**JOB**
Filter this material down to the lines that hold "with", copying each one.

**GIVEN DATA**

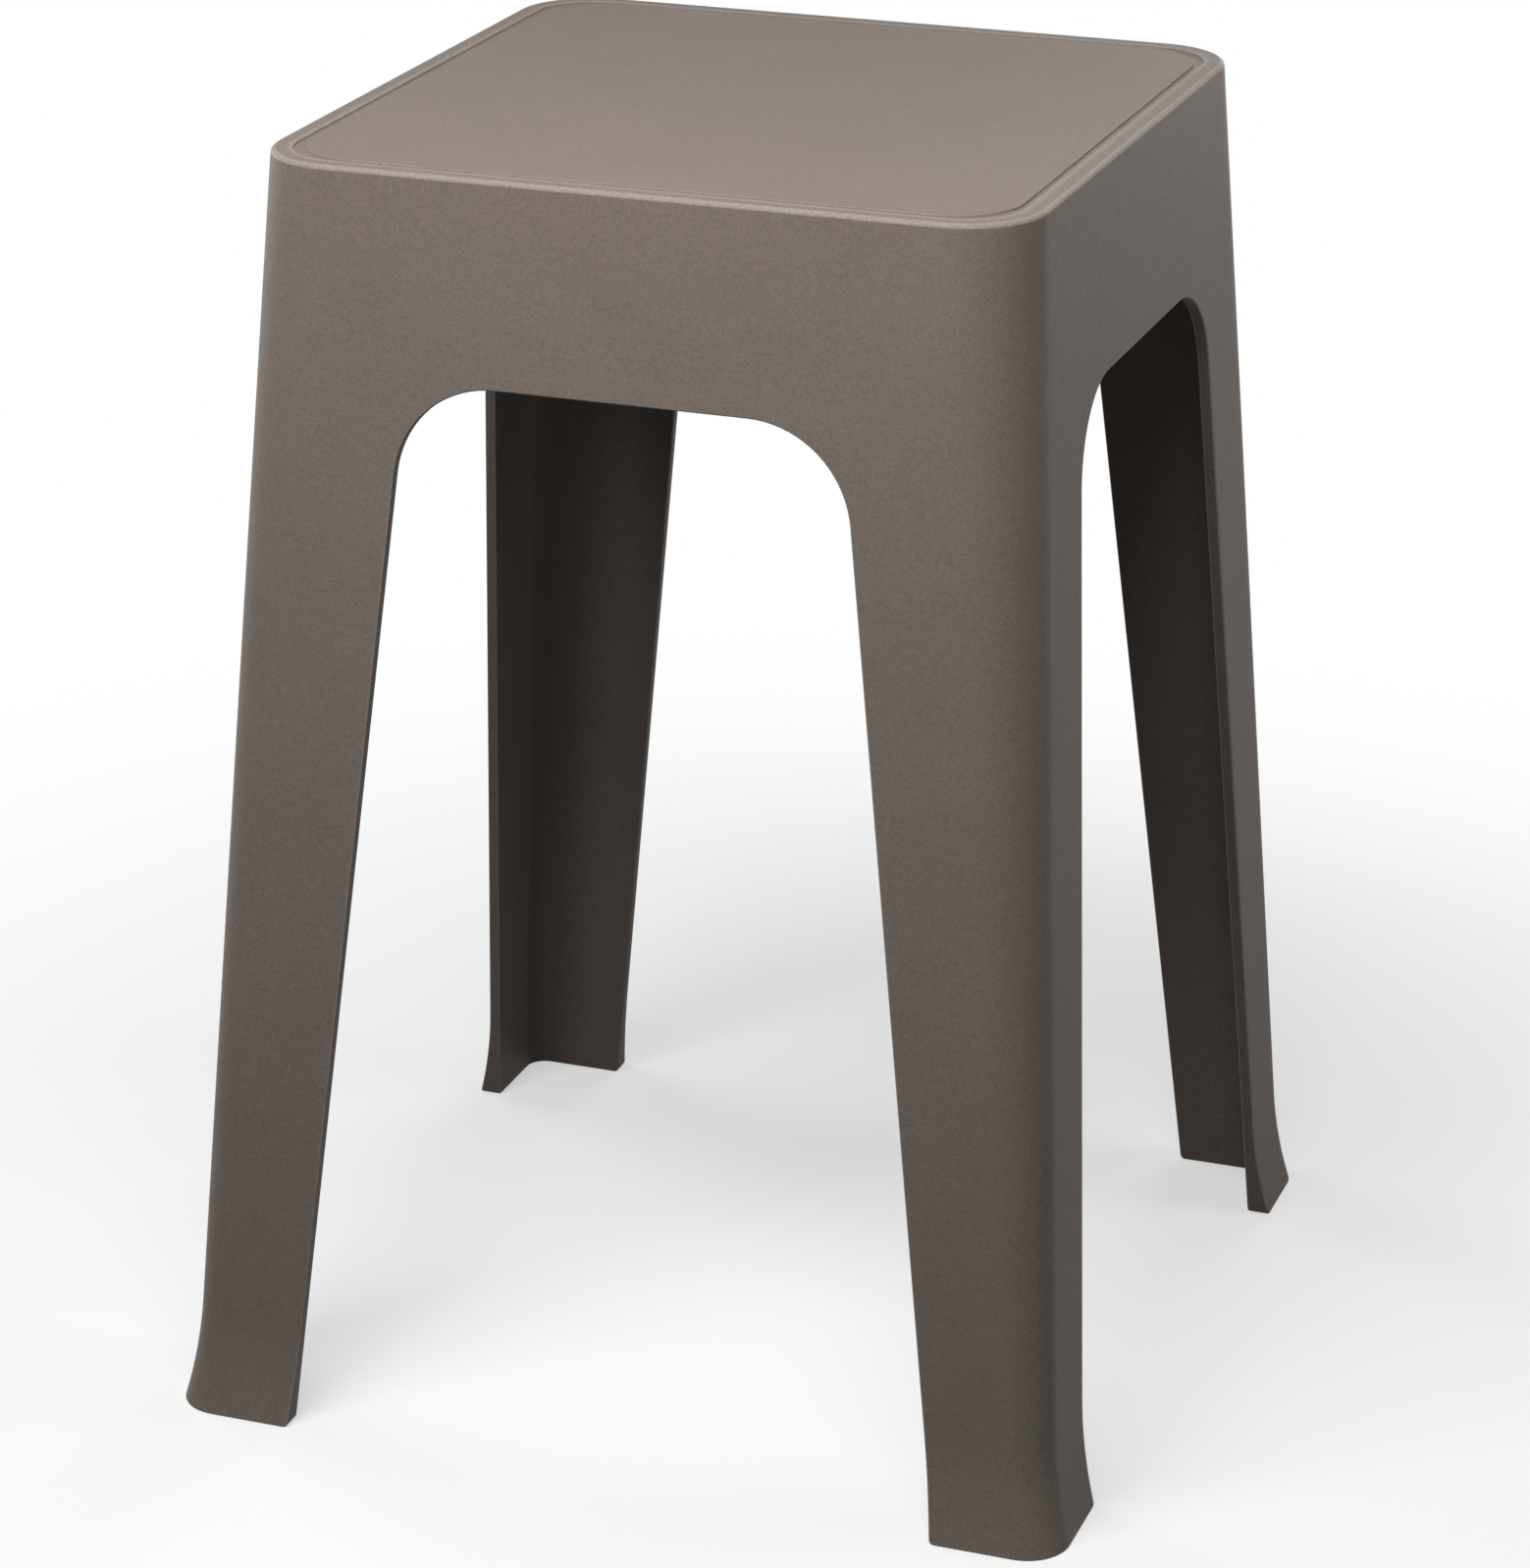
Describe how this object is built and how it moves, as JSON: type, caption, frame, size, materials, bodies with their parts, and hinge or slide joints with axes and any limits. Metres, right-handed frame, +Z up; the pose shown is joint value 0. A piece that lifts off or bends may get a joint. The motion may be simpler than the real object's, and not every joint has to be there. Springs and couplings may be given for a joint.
{
  "type": "stacking stool",
  "caption": "Square one-piece moulded plastic stool with leaning sides cut into corner legs by arches, hollow underneath so that stools nest.",
  "frame": {"origin": "middle of the floor under the stool, at the height of the foot soles", "axes": "+Z up through the seat, -Y towards the front face, +X towards the right face"},
  "size_m": [0.3286, 0.3286, 0.45],
  "materials": {
    "moulded_plastic": "matte taupe polypropylene with a fine mould grain"
  },
  "bodies": {
    "root": {"seat_panel": "moulded_plastic", "apron_right": "moulded_plastic", "apron_back": "moulded_plastic", "apron_left": "moulded_plastic", "apron_front": "moulded_plastic", "leg_back_right": "moulded_plastic", "leg_back_left": "moulded_plastic", "leg_front_left": "moulded_plastic", "leg_front_right": "moulded_plastic", "rib_hub": "moulded_plastic", "rib_right": "moulded_plastic", "rib_back": "moulded_plastic", "rib_left": "moulded_plastic", "rib_front": "moulded_plastic", "diagonal_rib_back_right": "moulded_plastic", "diagonal_rib_back_left": "moulded_plastic", "diagonal_rib_front_left": "moulded_plastic", "diagonal_rib_front_right": "moulded_plastic", "stacking_stop_back_right": "moulded_plastic", "stacking_stop_back_left": "moulded_plastic", "stacking_stop_front_left": "moulded_plastic", "stacking_stop_front_right": "moulded_plastic"}
  },
  "joints": []
}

**REPLY**
Describe how this object is built and how it moves, as JSON: type, caption, frame, size, materials, bodies with their parts, and hinge or slide joints with axes and any limits. Metres, right-handed frame, +Z up; the pose shown is joint value 0. A piece that lifts off or bends may get a joint. The motion may be simpler than the real object's, and not every joint has to be there. Springs and couplings may be given for a joint.
  "caption": "Square one-piece moulded plastic stool with leaning sides cut into corner legs by arches, hollow underneath so that stools nest.",
    "moulded_plastic": "matte taupe polypropylene with a fine mould grain"